• INFORMATION SHOWN:
##########
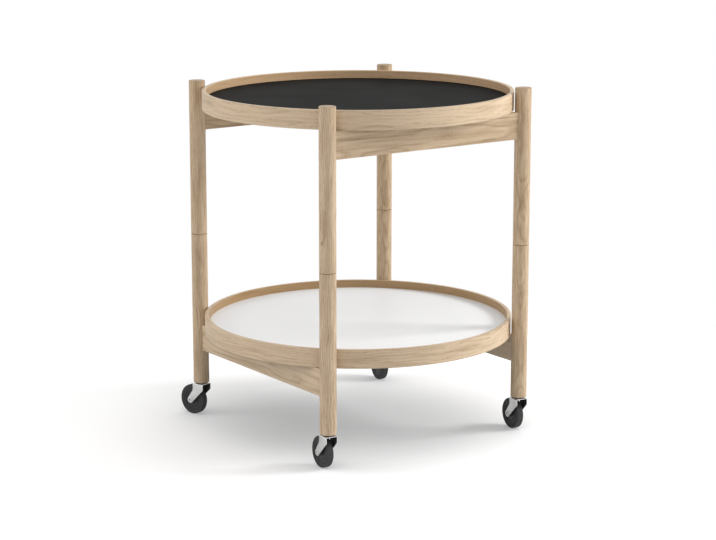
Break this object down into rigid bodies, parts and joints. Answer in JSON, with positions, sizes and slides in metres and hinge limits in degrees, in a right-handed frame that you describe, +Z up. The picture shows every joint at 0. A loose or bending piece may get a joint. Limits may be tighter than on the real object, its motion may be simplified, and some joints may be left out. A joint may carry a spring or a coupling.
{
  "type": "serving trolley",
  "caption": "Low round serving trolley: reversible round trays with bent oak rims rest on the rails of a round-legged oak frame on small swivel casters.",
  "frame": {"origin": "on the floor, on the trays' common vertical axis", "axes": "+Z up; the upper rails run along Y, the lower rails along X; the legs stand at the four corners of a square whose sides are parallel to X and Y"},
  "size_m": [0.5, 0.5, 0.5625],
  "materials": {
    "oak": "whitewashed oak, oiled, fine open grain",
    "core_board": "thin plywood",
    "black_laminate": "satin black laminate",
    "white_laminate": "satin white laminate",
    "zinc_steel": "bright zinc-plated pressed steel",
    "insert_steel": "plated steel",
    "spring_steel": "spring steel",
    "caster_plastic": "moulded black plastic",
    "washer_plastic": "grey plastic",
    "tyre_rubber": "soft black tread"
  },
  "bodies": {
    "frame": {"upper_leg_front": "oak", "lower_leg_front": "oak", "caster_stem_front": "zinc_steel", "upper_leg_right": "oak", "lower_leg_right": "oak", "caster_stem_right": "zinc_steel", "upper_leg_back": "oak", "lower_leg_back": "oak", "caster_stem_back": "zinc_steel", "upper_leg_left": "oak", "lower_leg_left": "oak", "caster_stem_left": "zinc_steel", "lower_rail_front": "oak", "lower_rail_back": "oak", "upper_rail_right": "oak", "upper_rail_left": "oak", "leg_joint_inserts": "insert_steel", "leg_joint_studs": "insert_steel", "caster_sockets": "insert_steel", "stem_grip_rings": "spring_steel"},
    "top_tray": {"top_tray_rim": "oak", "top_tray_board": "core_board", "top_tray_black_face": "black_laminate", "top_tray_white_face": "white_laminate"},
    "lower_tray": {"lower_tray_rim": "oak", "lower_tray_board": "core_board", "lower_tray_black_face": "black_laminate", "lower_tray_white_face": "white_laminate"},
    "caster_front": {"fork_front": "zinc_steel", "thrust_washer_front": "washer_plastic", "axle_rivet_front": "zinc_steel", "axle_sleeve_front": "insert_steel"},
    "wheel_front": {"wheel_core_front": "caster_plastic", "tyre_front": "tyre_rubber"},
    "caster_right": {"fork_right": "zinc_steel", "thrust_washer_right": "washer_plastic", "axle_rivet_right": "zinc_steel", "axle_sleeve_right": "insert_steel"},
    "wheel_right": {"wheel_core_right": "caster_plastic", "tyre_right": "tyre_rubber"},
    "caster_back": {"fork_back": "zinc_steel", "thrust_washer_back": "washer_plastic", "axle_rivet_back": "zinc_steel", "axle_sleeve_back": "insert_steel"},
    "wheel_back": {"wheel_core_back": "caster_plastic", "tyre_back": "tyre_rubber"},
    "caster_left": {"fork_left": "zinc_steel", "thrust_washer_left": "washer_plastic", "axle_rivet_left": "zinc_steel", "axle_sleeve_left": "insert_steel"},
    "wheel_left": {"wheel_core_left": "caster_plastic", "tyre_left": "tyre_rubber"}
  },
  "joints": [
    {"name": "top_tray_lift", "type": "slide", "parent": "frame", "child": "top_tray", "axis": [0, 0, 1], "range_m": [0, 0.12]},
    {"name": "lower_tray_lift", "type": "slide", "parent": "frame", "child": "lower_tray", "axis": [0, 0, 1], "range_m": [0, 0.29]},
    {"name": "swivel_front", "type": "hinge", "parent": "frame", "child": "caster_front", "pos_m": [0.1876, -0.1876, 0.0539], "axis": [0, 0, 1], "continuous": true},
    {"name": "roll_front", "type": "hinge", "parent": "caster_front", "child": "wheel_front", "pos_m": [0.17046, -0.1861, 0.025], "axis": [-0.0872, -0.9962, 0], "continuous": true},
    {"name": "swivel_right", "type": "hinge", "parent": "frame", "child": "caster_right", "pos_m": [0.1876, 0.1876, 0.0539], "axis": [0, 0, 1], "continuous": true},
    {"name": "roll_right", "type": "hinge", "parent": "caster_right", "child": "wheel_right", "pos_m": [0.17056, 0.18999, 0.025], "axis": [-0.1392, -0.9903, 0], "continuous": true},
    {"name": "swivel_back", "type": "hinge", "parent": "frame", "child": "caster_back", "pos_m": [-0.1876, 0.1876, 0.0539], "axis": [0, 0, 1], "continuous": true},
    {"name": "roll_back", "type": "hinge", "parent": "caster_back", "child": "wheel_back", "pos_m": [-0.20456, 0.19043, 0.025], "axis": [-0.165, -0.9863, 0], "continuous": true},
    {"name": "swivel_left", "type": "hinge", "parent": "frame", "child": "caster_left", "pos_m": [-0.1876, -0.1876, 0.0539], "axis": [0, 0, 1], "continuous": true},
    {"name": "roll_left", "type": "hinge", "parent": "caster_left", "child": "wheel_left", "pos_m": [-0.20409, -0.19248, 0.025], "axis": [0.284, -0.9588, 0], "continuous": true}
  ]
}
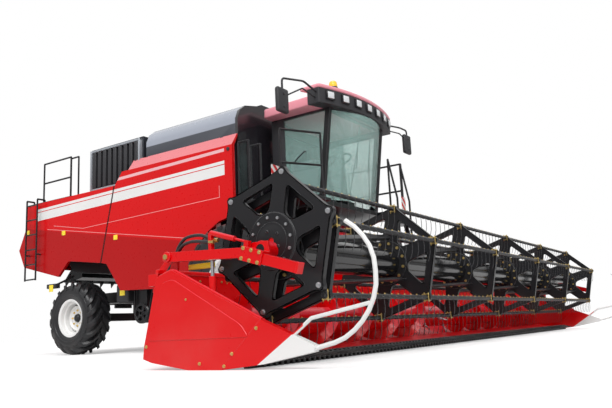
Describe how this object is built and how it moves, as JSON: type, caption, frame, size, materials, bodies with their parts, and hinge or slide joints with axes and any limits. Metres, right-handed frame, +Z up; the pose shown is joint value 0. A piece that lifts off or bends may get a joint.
##########
• WORK TO BE COMPLETED: Report every line in the data above in which the word "caption" appears.

• RESULT FOR THIS EXERCISE:
  "caption": "Low round serving trolley: reversible round trays with bent oak rims rest on the rails of a round-legged oak frame on small swivel casters.",
Describe how this object is built and how it moves, as JSON: type, caption, frame, size, materials, bodies with their parts, and hinge or slide joints with axes and any limits. Metres, right-handed frame, +Z up; the pose shown is joint value 0. A piece that lifts off or bends may get a joint.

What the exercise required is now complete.